NALDIC Executive member Naomi Flynn is currently undertaking a research project in Indiana, USA, to explore the implementation of a teaching approach known as Enduring Principles of Learning, with a view to learning what it might have to offer here in the UK. We will be hearing from Naomi on a regular basis over the next few months though a series of “Letters from Indiana”. Here is her first missive, describing the background to her visit and what she hopes to learn from it.
In 2019 I wrote a NALDIC blog about the Enduring Principals of Learning – a pedagogical approach to teaching diverse learners pioneered in the US – and promised that my 2019 report would not be the last you would hear of it. Fast forward through the delays of the pandemic and I am here – seemingly against all the odds – in the city of Indianpolis, for a three-month long Fulbright-funded project to find out more. I had intended calling my blogs Letters from America but decided that it is meaningless to generalise about any aspect of life in a country as vast as the US. So, Letters from Indiana it is.
To recap my reasons for wanting to tell a NALDIC audience about The Enduring Principles of Learning (EPL) you can read my earlier blog here. The Enduring Principles of Learning were developed by Professor Annela Teemant of the School of Education at Indiana University-Purdue University Indianapolis (IUPUI), and it is this great lady who is kindly hosting my project which runs through to the end of October. I am here to evaluate to what extent and how I can adapt this approach to both professional learning and assessment of teachers’ practice in order that it can work in England. My reasons for wanting to do this are that: this approach has measurable success in raising the academic outcomes of all pupils, but particularly those who are multilingual learners (MLLs); it is about changing practice and mindset in ways that transcend curricula and avoid recourse to expensive commercially branded schemes; I have already piloted the approach with one school of 98% MLLs and I need to understand more before I scale up to work with more schools in 2022.

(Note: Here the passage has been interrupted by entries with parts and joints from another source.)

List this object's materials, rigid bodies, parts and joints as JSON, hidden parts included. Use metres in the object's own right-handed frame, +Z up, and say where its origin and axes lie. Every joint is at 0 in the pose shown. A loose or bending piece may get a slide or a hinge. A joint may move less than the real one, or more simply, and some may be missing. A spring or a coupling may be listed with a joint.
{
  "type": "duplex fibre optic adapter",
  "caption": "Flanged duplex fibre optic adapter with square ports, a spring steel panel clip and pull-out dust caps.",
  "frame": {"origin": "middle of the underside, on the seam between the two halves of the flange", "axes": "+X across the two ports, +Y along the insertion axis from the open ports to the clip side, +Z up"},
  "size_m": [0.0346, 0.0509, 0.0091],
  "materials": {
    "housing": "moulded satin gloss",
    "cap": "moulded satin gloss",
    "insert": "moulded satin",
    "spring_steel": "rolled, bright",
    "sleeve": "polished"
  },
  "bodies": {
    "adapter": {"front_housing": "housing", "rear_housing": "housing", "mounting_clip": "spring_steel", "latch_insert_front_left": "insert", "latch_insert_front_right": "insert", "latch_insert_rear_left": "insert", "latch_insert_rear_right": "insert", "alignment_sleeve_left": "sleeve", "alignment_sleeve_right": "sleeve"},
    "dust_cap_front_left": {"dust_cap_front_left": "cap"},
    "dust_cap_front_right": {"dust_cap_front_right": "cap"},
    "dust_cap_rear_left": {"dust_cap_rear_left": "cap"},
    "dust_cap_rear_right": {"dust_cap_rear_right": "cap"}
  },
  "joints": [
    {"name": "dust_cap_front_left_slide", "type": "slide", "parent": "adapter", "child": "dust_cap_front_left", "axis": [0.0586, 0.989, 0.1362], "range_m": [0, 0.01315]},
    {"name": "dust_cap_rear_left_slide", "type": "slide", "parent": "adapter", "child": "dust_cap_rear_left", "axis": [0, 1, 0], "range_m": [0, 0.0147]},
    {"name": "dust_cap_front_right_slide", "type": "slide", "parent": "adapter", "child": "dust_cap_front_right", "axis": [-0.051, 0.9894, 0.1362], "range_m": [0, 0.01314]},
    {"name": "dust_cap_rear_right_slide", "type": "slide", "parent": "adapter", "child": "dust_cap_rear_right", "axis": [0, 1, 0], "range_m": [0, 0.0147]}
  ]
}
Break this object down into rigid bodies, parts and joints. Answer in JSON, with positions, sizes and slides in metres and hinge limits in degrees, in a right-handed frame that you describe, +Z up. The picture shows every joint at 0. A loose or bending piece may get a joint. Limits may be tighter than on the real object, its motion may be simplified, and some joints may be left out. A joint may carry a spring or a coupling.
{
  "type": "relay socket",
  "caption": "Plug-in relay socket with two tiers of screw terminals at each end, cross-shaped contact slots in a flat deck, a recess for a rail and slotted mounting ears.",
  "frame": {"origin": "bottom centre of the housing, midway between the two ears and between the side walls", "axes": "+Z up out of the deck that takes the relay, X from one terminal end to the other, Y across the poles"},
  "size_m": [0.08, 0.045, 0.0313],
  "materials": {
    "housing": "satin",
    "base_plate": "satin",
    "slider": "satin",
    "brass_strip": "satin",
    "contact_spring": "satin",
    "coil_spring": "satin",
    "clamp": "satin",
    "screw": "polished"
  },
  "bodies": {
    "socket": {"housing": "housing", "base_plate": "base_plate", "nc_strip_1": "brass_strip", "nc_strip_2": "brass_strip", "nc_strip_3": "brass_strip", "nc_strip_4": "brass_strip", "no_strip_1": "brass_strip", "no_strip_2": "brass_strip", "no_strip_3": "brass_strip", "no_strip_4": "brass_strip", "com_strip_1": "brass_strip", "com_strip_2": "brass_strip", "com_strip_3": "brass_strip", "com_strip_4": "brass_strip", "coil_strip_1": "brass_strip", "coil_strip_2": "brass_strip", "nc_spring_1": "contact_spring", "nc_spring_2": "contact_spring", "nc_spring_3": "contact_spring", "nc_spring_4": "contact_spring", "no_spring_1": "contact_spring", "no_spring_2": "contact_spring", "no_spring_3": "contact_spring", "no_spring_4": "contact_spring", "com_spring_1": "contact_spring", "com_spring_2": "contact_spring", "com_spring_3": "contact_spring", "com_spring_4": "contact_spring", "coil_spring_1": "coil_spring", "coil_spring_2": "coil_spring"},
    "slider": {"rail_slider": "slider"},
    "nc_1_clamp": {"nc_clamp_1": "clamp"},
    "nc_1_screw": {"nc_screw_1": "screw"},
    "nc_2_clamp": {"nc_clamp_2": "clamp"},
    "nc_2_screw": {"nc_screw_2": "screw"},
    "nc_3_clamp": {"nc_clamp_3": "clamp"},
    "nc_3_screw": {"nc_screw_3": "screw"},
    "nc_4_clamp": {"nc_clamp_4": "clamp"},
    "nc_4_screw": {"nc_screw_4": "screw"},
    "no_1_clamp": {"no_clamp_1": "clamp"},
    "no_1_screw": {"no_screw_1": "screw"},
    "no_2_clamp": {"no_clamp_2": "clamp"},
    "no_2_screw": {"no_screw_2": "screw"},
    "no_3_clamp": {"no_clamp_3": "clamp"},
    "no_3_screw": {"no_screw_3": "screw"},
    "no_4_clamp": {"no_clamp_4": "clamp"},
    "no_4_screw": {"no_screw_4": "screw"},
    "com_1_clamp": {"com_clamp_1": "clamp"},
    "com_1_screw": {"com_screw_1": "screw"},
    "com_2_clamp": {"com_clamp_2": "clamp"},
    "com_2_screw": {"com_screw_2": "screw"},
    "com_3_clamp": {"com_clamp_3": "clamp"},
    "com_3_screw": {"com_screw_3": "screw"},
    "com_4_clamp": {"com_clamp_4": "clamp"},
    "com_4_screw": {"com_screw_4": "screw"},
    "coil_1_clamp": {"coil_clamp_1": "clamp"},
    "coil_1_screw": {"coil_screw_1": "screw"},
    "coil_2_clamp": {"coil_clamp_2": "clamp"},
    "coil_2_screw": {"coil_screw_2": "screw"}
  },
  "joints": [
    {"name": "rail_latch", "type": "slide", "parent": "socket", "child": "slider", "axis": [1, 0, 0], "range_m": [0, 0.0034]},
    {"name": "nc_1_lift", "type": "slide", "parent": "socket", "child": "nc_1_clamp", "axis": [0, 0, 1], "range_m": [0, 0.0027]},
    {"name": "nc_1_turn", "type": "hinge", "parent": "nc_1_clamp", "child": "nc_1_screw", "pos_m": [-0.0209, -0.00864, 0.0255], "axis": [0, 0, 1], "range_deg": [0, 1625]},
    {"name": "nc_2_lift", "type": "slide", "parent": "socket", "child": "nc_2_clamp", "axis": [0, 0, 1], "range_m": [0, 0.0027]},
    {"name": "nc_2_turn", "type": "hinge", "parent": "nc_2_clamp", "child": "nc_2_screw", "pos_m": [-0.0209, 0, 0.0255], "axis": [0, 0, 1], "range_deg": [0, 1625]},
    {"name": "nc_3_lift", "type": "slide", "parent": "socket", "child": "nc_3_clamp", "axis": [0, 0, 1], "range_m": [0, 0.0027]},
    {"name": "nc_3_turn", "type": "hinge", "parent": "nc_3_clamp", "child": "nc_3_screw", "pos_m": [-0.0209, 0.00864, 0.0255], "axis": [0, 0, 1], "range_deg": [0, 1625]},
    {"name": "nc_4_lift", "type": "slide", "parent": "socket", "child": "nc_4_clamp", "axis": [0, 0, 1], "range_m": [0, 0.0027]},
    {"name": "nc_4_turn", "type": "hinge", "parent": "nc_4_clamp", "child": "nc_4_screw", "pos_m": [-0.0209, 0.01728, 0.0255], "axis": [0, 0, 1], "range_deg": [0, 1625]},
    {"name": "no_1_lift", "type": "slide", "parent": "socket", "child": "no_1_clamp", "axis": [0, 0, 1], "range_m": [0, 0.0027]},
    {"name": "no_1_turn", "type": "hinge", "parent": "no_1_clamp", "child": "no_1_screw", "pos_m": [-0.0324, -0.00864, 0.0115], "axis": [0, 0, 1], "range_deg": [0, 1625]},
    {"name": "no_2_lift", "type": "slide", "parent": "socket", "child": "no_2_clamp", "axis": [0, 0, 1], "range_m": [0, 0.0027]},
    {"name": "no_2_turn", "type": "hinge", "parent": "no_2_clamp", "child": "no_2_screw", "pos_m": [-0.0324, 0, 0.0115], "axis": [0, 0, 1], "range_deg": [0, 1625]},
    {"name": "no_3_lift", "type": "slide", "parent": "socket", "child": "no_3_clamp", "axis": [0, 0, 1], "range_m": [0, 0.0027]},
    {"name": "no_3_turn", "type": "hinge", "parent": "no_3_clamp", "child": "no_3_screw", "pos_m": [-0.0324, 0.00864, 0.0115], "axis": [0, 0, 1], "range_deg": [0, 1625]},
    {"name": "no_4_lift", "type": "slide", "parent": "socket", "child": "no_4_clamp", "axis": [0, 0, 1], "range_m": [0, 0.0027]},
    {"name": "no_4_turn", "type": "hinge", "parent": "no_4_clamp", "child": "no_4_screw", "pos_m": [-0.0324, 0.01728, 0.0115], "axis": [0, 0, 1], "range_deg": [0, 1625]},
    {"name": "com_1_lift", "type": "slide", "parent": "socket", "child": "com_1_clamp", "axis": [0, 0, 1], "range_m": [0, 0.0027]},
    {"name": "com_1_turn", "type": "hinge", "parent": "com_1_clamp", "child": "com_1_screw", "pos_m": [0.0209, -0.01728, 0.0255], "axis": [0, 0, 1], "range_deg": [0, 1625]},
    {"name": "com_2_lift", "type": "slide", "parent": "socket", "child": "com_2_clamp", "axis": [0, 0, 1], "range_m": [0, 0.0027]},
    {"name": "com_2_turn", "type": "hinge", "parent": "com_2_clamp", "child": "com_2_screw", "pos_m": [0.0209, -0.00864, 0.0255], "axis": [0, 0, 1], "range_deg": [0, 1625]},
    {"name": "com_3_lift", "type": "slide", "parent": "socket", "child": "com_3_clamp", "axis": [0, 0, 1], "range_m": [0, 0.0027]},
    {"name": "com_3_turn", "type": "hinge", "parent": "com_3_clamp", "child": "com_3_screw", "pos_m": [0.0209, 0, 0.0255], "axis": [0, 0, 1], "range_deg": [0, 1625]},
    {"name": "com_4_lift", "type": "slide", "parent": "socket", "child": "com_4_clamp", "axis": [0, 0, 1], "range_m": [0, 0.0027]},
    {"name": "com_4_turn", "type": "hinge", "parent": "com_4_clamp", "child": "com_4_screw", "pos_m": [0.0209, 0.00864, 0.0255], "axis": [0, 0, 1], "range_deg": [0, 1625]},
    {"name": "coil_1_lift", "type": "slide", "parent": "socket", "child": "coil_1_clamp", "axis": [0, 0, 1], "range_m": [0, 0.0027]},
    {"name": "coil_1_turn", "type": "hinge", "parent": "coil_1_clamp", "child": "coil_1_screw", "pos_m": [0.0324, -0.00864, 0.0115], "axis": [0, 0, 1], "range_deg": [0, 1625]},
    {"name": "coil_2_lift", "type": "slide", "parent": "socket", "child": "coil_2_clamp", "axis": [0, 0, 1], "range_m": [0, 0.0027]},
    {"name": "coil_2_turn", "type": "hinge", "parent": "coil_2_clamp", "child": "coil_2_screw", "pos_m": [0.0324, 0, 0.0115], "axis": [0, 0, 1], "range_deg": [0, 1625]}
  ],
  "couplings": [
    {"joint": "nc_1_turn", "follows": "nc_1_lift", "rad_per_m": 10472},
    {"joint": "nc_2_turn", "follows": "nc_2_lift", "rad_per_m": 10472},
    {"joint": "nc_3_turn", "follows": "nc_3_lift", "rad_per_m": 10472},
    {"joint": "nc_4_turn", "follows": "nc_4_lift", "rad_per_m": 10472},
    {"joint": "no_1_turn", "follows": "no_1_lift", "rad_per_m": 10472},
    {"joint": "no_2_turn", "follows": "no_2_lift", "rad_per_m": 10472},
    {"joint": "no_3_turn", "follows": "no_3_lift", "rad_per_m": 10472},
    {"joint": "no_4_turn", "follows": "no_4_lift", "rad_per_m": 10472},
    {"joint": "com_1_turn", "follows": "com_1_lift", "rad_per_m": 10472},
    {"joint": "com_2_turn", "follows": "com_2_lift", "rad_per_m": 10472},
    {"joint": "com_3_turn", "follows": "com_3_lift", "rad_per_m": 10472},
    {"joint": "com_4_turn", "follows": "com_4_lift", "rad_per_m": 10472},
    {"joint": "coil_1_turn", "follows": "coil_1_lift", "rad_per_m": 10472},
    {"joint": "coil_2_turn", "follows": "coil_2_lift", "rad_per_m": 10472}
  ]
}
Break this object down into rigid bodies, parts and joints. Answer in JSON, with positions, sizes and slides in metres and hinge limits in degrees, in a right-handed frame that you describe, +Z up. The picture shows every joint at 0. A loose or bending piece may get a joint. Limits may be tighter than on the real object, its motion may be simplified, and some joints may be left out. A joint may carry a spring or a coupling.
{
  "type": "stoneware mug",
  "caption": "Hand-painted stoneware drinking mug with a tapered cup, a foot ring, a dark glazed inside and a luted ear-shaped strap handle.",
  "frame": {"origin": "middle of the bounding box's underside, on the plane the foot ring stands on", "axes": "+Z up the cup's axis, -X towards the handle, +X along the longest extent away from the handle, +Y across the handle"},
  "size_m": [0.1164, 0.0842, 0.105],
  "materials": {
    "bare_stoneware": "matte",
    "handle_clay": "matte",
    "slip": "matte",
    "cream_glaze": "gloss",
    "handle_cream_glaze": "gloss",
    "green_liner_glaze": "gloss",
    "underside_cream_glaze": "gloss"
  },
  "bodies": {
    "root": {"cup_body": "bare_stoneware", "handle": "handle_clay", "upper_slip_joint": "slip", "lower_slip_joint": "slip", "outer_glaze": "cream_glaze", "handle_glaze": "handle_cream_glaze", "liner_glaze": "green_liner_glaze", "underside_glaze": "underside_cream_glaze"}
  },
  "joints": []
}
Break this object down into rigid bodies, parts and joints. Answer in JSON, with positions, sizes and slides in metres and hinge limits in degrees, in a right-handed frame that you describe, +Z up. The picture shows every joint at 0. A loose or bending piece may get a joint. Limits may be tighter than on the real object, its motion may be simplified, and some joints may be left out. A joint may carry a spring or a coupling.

To summarise their purpose, the EPL are a set of principles of practice that together drive intentionally dialogic teaching through which the teacher raises the level of pupil talk and learner autonomy in the classroom. Moreover, they demand that the teacher situates children’s learning opportunities in contextualised activity design that challenges inequities and promotes social justice. They are like the dialogic practice proffered by English academics Alexander and Mercer, but they go further in that they embody the ‘armed love’ described by Freire; they are a liberating pedagogy.
What I find exciting about them is that they are highly aspirational but also very practical. Each principle has a clear identity as a classroom strategy, and the documentation around them describes how teachers’ practice might embody them at emerging, developing and enacting levels. The goal is to develop teachers’ practice so that they are using multiple principles together at an enacting level.
Joint Productive Activity (JPA) | Teacher and students producing together. |
Language and Literacy Development (LLD) | Developing language and literacy across the curriculum |
Contextualisation (CTX) | Making meaning – connecting school to students’ lives |
Challenging Activity (CA) | Teaching complex thinking |
Instructional Conversation (IC) | Teaching through conversation |
Critical Stance (CS) | Teaching to transform inequities |
Modelling (M) | Learning through observation |
Student Directed Activity (SDA) | Encouraging student decision making |
In my research I am working with three elementary schools in one school district of Indianapolis. Children in the schools are largely from African American or Latino/Hispanic families, but there are also a number from Asian or Pacific Island backgrounds. Thus, the schools are ethnically, culturally and linguistically rich and, in recognition of this, the District Superintendent has chosen to adopt the Enduring Principals of Learning as a pedagogical tool that is used by all schools. She and her team have been working closely with my colleague Professor Teemant for several years and are now at a point where the schools are working to embed EPL at grass roots level, rather than relying on on-going input from IUPUI. It is this that interests me most. How do we take a model for teaching that we know works when academics work alongside schools to launch it, but sustain that change and empower schools to become agents of change for the long term? My three schools are each at different stages in adopting the EPL and thus very interesting for me to compare. Schools started back here on August 3rd and are being remarkably accommodating letting me visit weekly as they battle a second school year with COVID; I am beyond grateful to them.
In my forthcoming letters I will share with you insights from my classroom observations and interviews, and reflect on what we in the UK might take from the practice of these generous US teachers.